Personal details
- Born: Rima Kattaneh
- Spouse: Khaled Nazzal
- Alma mater: Damascus University

= Rima Nazzal =

Palestinian politician and journalist

Rima Nazzal (née: Kattaneh; ريما نزال) is a Palestinian politician and author. She is a member of the Palestinian National Council and the General Union of Palestinian Women. She publishes articles in various publications.

==Biography==
Rima's father was from Lifta, a village on the western outskirts of Jerusalem. She and her family had to leave their hometown in Palestine in 1969 when it was occupied by Israel. Rima managed to return to Palestine in the 1990s. She is a graduate of Damascus University where she received a degree in accounting. She was employed at the Governorate of Nablus and held different posts, including director of the Department of Women, the advisor of cultural affairs and women's issues, and the general manager of financial and administrative management. Nazzal is part of the secretariat of the General Union of Palestinian Women and deals with its legal activities. She is also a member of the Palestinian National Council. During the 2022–2023 period she was a Supporting Arab Women at the Table (SAWT) Project fellow at the Arab Reform Initiative in Paris.

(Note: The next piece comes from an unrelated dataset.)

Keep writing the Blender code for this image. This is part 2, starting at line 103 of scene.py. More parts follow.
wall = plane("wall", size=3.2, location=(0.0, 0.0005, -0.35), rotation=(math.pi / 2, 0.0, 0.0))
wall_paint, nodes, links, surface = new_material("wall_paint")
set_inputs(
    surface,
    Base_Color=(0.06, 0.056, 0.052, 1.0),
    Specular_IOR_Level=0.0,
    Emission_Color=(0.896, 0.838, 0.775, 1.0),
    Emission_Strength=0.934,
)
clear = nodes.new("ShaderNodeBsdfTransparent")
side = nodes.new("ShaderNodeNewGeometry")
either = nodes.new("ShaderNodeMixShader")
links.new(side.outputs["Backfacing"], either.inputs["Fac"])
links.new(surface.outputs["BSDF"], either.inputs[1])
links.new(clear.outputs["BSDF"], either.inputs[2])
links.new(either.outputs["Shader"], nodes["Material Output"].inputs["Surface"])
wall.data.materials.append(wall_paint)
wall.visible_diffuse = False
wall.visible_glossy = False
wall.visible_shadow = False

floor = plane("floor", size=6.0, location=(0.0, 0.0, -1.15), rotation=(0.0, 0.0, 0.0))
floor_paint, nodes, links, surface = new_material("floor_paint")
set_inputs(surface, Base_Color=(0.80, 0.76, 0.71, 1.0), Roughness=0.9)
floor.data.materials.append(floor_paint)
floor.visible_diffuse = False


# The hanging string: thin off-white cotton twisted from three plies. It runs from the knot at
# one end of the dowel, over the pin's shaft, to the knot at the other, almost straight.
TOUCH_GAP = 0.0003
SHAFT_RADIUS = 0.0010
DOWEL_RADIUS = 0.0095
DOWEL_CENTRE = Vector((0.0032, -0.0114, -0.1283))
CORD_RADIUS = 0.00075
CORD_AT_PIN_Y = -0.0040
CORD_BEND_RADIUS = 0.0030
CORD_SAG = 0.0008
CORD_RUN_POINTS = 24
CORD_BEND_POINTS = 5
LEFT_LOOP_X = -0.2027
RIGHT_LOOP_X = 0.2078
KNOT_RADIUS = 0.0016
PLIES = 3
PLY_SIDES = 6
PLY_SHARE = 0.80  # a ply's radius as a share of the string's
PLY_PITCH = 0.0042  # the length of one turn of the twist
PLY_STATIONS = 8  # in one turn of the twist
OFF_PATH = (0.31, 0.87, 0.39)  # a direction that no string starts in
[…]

Nazzal is one of the editorial board members of the Al Tasamoh magazine published by the Ramallah Center for Human Rights. She contributes to the Al-Ayyam newspaper based in Ramallah and published weekly editorials in the paper. Nazzal also work for the Middle East Monitor website.

Nazzal was married to Khaled Nazzal until his assassination by the Israeli agents in Athens, Greece, on 9 June 1986.